The Court finds that Iron has failed to state a waste claim. First, the Court found above that Iron has not stated a claim for breach of fiduciary duty, and the waste claim is premised on Defendants having breached a fiduciary duty. Second, and more importantly, even if Iron had stated a claim for breach of fiduciary duty, the theory that "paying the salaries and standard fees of officers and directors who commit breaches of fiduciary duty constitutes waste... is completely unprecedented under Delaware law." Taylor v. Kissner, 893 F.Supp.2d 659, 673 (D. Del. 2012). Iron's allegations are not nearly sufficient to state a claim that Defendants' salaries served no corporate purpose or that no person of ordinary sound business judgment would have paid Defendants' salaries.

C. Unjust Enrichment

Iron's third and final claim is unjust enrichment. Under Delaware law, the elements of unjust enrichment are: "(1) an enrichment, (2) an impoverishment, (3) a relation between the enrichment and impoverishment, (4) the absence of justification and (5) the absence of a remedy provided by law." Jackson Nat. Life Ins. Co. v. Kennedy, 741 A.2d 377, 393 (Del. Ch. 1999). Similar to Iron's waste claim, the unjust enrichment claim fails because Iron's sole basis for arguing that Defendants' salaries were paid without justification is the alleged breaches of fiduciary duty, which the Court found were not sufficiently pled. See Taylor, 893 F.Supp.2d at 674 ("[Plaintiff] has not properly alleged any breach of fiduciary duty or any other theory providing a factual basis to conclude that the compensation received by each Defendant was paid without justification."). Further, even if Iron's failure of oversight claim survived the present motion to dismiss, Iron makes no allegations regarding Defendants' service to U.S. Bank more broadly that might support the conclusion that there was no justification for Defendants' salaries.
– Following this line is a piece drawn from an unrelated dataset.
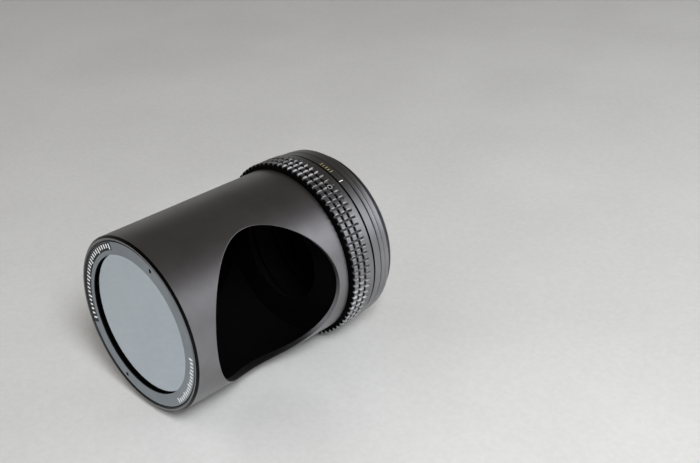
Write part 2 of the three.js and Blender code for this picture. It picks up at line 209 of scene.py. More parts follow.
# ------------------------------------------------------------------- materials
class Nodes:
    """A Principled material and short helpers for its procedural nodes; sizes are in mm."""

    def __init__(self, name, **sockets):
        self.m = bpy.data.materials.new(name)
        self.m.use_nodes = True
        self.t = self.m.node_tree
        self.bsdf = self.t.nodes["Principled BSDF"]
        for k, v in sockets.items():
            self.bsdf.inputs[k.replace("_", " ")].default_value = v
        coord = self.t.nodes.new("ShaderNodeTexCoord")
        scale = self.t.nodes.new("ShaderNodeVectorMath")
        scale.operation = "SCALE"
        scale.inputs["Scale"].default_value = 1000.0
        self.t.links.new(coord.outputs["Object"], scale.inputs[0])
        self.p = scale.outputs[0]
        split = self.t.nodes.new("ShaderNodeSeparateXYZ")
        self.t.links.new(self.p, split.inputs[0])
        self.x, self.y, self.z = split.outputs
        self.r = self.math("SQRT", self.math("ADD", self.math("MULTIPLY", self.x, self.x), self.math("MULTIPLY", self.z, self.z)))

    def put(self, node, socket, value):
        s = node.inputs[socket]
        if hasattr(value, "default_value") or hasattr(value, "is_output"):
            self.t.links.new(value, s)
        else:
            s.default_value = value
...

Based on the foregoing, and all the files, records, and proceedings herein, IT IS HEREBY ORDERED that:

1. U.S. Bancorp's and Defendants' Motions to Dismiss [Docket Nos. 13 and 15] are GRANTED.

2. Iron's breach of fiduciary duty claim (Count I) is DISMISSED without prejudice.
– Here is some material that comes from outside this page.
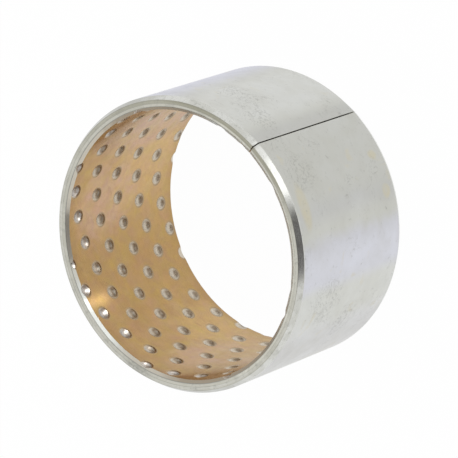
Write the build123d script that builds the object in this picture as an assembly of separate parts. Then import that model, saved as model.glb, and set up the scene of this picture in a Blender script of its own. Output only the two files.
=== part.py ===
from build123d import *

import math
import os

os.makedirs("parts", exist_ok=True)

# Wrapped plain bushing in mm. It stands on one end: +Z is its axis, z = 0 the lower end,
# and the butt joint, where the rolled strip closes on itself, faces +X.

# Fitted sizes
bore_diameter = 50.0
wall = 2.5
length = 32.5

# Strip: steel back outside, bonded bronze lining inside
lining_thickness = 0.6
joint_gap = 0.2

# Lead-in chamfer outside at both ends, for pressing into a housing
outer_chamfer_length = 1.15
outer_chamfer_angle = 30.0

# Edge of the steel next to the lining, and the chamfer across the lining
steel_edge_width = 0.55
steel_edge_length = 0.25
lining_chamfer_length = 0.42

# Grease dimples, indented in slanted rows on the flat strip before it is rolled.
# They are round, and kept to a few flat sides here so that the whole pattern stays light.
dimple_diameter = 2.55
dimple_floor_diameter = 1.8
dimple_depth = 0.4
dimple_sides = 9
row_pitch = 5.45
row_slant = 16.7
row_step = 5.88
row_shift = 1.61
first_dimple_along = 55.37
first_dimple_up = 29.15
least_bite = 0.5

# Sizes that follow
bore_radius = bore_diameter / 2
outer_radius = bore_radius + wall
lining_radius = bore_radius + lining_thickness
outer_chamfer_depth = outer_chamfer_length * math.tan(math.radians(outer_chamfer_angle))
land_start = steel_edge_length + lining_chamfer_length
dimple_radius = dimple_diameter / 2
dimple_floor_radius = dimple_floor_diameter / 2
strip_length = 2 * math.pi * bore_radius


def mirrored_ends(lower_end):
    """The outline of a ring wall from its lower end's points, outside first, and their mirror."""
    upper_end = [(r, length - z) for r, z in reversed(lower_end)]
    return lower_end + upper_end


def ring(lower_end):
    """A full ring from the points of its lower end, each as radius and height."""
    points = [(r, 0, z) for r, z in mirrored_ends(lower_end)]
    outline = make_face(Polyline(*points, close=True))
    return revolve(outline, Axis.Z)


def joint_slot():
    """What the butt joint leaves open: a slot with parallel sides through the wall at +X."""
    slot_depth = 2 * outer_radius
    slot_height = 2 * length
    slot = Box(slot_depth, joint_gap, slot_height, align=(Align.MIN, Align.CENTER, Align.CENTER))
    return Pos(0, 0, length / 2) * slot


def steel_back():
    """The steel strip: outer cylinder, lead-in chamfers and flat end faces."""
    lower_end = [
        (lining_radius, steel_edge_length),
        (lining_radius + steel_edge_width, 0),
        (outer_radius - outer_chamfer_depth, 0),
        (outer_radius, outer_chamfer_length),
    ]
    return ring(lower_end) - joint_slot()


def dimple_places():
    """Dimple centres on the flat strip: distance round the bore from the joint, and height."""
    slant = math.radians(row_slant)
    along = (math.cos(slant), -math.sin(slant))
    across = (math.sin(slant), math.cos(slant))
    lowest = land_start - dimple_radius + least_bite
    reach = math.ceil((strip_length + length) / min(row_pitch, row_step))
    places = []
    for row in range(-reach, reach + 1):
        for step in range(-reach, reach + 1):
            on_row = step * row_pitch + row * row_shift
            off_row = row * row_step
            round_bore = first_dimple_along + on_row * along[0] + off_row * across[0]
            up = first_dimple_up + on_row * along[1] + off_row * across[1]
            on_strip = 0 < round_bore < strip_length
            if on_strip and lowest < up < length - lowest:
                places.append((round_bore, up))
    return places


def dimple_section(radius, height):
    """The outline of a dimple at a height off the bore, with the area of the true circle."""
    side_angle = 2 * math.pi / dimple_sides
    corner_radius = radius * math.sqrt(side_angle / math.sin(side_angle))
    level = Plane(origin=(bore_radius + height, 0, 0), x_dir=(0, 1, 0), z_dir=(1, 0, 0))
    return level * RegularPolygon(corner_radius, dimple_sides)


def dimple_punch():
    """The punch that presses one dimple at +X. Its walls run on past the bore surface."""
    bore_sag = bore_radius - math.sqrt(bore_radius**2 - dimple_radius**2)
    clear_of_bore = 2 * bore_sag
    widening = (dimple_radius - dimple_floor_radius) / dimple_depth
    mouth = dimple_section(dimple_radius + widening * clear_of_bore, -clear_of_bore)
    floor = dimple_section(dimple_floor_radius, dimple_depth)
    return loft([mouth, floor], ruled=True)


def dimple_tool(punch, round_bore, up):
    """The punch in its place. At the joint it stays on its own side of the cut."""
    turn = math.degrees(round_bore / bore_radius)
    placed = Rot(0, 0, turn) * Pos(0, 0, up) * punch
    if min(round_bore, strip_length - round_bore) > dimple_diameter:
        return placed
    above = Align.MIN if round_bore < strip_length / 2 else Align.MAX
    own_side = Box(2 * outer_radius, outer_radius, length, align=(Align.MIN, above, Align.CENTER))
    return placed & (Pos(0, 0, up) * own_side)


def bronze_lining():
    """The bearing layer: the running bore with its dimples, chamfered at both ends."""
    lower_end = [
        (bore_radius, land_start),
        (lining_radius, steel_edge_length),
    ]
    punch = dimple_punch()
    dimples = [dimple_tool(punch, *place) for place in dimple_places()]
    return ring(lower_end) - joint_slot() - dimples


export_step(steel_back(), "parts/steel_back.step")
export_step(bronze_lining(), "parts/bronze_lining.step")
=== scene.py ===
# %% [markdown]
# # A wrapped plain bushing
# The real bushing starts as a flat strip: mild steel, tin-plated, with a thin layer of bronze
# bonded to one side. A tool presses rows of small round dimples into the bronze, which later
# hold grease. The strip is cut to length, chamfered and rolled until its two ends meet.
# This scene goes the same way: it makes both layers flat and then rolls them, because
# slanted rows, cut dimples and the joint then come out as they do on the real one.

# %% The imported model
import math
from collections import namedtuple

import bmesh
import bpy
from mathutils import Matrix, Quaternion, Vector


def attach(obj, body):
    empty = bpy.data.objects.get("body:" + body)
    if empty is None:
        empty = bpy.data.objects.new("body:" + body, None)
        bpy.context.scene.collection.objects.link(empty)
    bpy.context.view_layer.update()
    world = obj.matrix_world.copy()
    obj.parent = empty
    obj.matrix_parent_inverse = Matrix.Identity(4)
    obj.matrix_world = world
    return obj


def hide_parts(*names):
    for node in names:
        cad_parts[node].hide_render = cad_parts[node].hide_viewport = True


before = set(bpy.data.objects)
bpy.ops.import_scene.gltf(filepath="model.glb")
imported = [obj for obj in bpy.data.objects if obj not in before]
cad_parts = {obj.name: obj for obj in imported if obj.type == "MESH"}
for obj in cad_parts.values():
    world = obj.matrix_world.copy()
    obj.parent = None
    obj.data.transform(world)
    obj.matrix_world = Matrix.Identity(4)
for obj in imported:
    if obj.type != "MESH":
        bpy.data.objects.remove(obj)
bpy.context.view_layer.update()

print("Nodes in the packed model:", sorted(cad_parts))

# %% [markdown]
# ## Sizes
# These are the sizes that the solids were drawn with. They are written in millimetres and
# turned into metres, since one unit in Blender is a metre.

# %% Sizes of the strip and its dimples
mm = 0.001
bore_radius = 25.0 * mm
wall = 2.5 * mm
length = 32.5 * mm
lining = 0.6 * mm
joint_gap = 0.2 * mm
outer_chamfer_length = 1.15 * mm
outer_chamfer_angle = math.radians(30)
outer_chamfer_depth = outer_chamfer_length * math.tan(outer_chamfer_angle)
steel_edge_width = 0.55 * mm
steel_edge_length = 0.25 * mm
lining_chamfer = 0.42 * mm
land_start = steel_edge_length + lining_chamfer
strip_length = 2 * math.pi * bore_radius

row_pitch = 5.45 * mm
row_slant = math.radians(16.7)
row_step = 5.88 * mm
row_shift = 1.61 * mm
first_dimple = Vector((55.37, 29.15, 0)) * mm

along_row = Vector((math.cos(row_slant), -math.sin(row_slant), 0))
across_rows = Vector((math.sin(row_slant), math.cos(row_slant), 0))
to_next_dimple = row_pitch * along_row
to_next_row = row_shift * along_row + row_step * across_rows
print("Flat strip:", round(strip_length / mm, 2), "mm long,", length / mm, "mm wide")

# %% [markdown]
# ## Small helpers
# Some things are needed again and again: an object in the scene, a node with its values set
# in one go, and the plain mesh that is left once a modifier has done its work.

# %% Helpers for meshes and nodes
def object_from(name, data):
    """An object with this mesh, lamp or camera, placed in the scene."""
    made = bpy.data.objects.new(name, data)
    bpy.context.scene.collection.objects.link(made)
    return made


def applied(piece, name):
    """The plain mesh that a piece's modifiers give. The piece keeps it, without modifiers."""
    bpy.context.view_layer.update()
    shaped = piece.evaluated_get(bpy.context.evaluated_depsgraph_get())
    mesh = bpy.data.meshes.new_from_object(shaped)
    piece.modifiers.clear()
    piece.data = mesh
    mesh.name = name
    return mesh


def add(tree, kind, inputs=None, **settings):
    """A node with its settings, and its inputs given as values or as sockets to link."""
    made = tree.nodes.new(kind)
    for name, value in settings.items():
        setattr(made, name, value)
    for name, value in (inputs or {}).items():
        if isinstance(value, bpy.types.NodeSocket):
            tree.links.new(value, made.inputs[name])
        else:
            made.inputs[name].default_value = value
    return made


def math_of(tree, operation, *values, clamp=False):
    """The output of a Math node on these values or sockets."""
    given = dict(enumerate(values))
    return add(tree, "ShaderNodeMath", given, operation=operation, use_clamp=clamp).outputs[0]


def times(tree, first, second):
    """The product of two values."""
    return math_of(tree, "MULTIPLY", first, second)


def plus(tree, first, second):
    """The sum of two values."""
    return math_of(tree, "ADD", first, second)


def minus(tree, first, second):
    """The first value less the second."""
    return math_of(tree, "SUBTRACT", first, second)


def vector_of(tree, operation, *values, output="Vector", **named):
    """The output of a Vector Math node on these values or sockets."""
    given = dict(enumerate(values)) | named
    return add(tree, "ShaderNodeVectorMath", given, operation=operation).outputs[output]


def new_tree(name, kind, inputs, outputs):
    """A node tree with named sockets of these kinds, and the sockets of its inputs."""
    tree = bpy.data.node_groups.new(name, kind)
    for direction, sockets in (("INPUT", inputs), ("OUTPUT", outputs)):
        for label, socket in sockets.items():
            tree.interface.new_socket(name=label, in_out=direction, socket_type="NodeSocket" + socket)
    return tree, tree.nodes.new("NodeGroupInput").outputs


def emptied_tree(owner):
    """The node tree of a material or a world, without the nodes that it starts with."""
    owner.use_nodes = True
    owner.node_tree.nodes.clear()
    return owner.node_tree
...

3. Iron's waste and unjust enrichment claims (Counts II and III) are DISMISSED with prejudice.

4. Iron shall have forty-five (45) days from the date of this Order to file an amended complaint addressing the noted shortcomings in its breach of fiduciary duty claim.

5. If Iron does not file an amended complaint within the specified time period, its remaining claims will be dismissed with prejudice.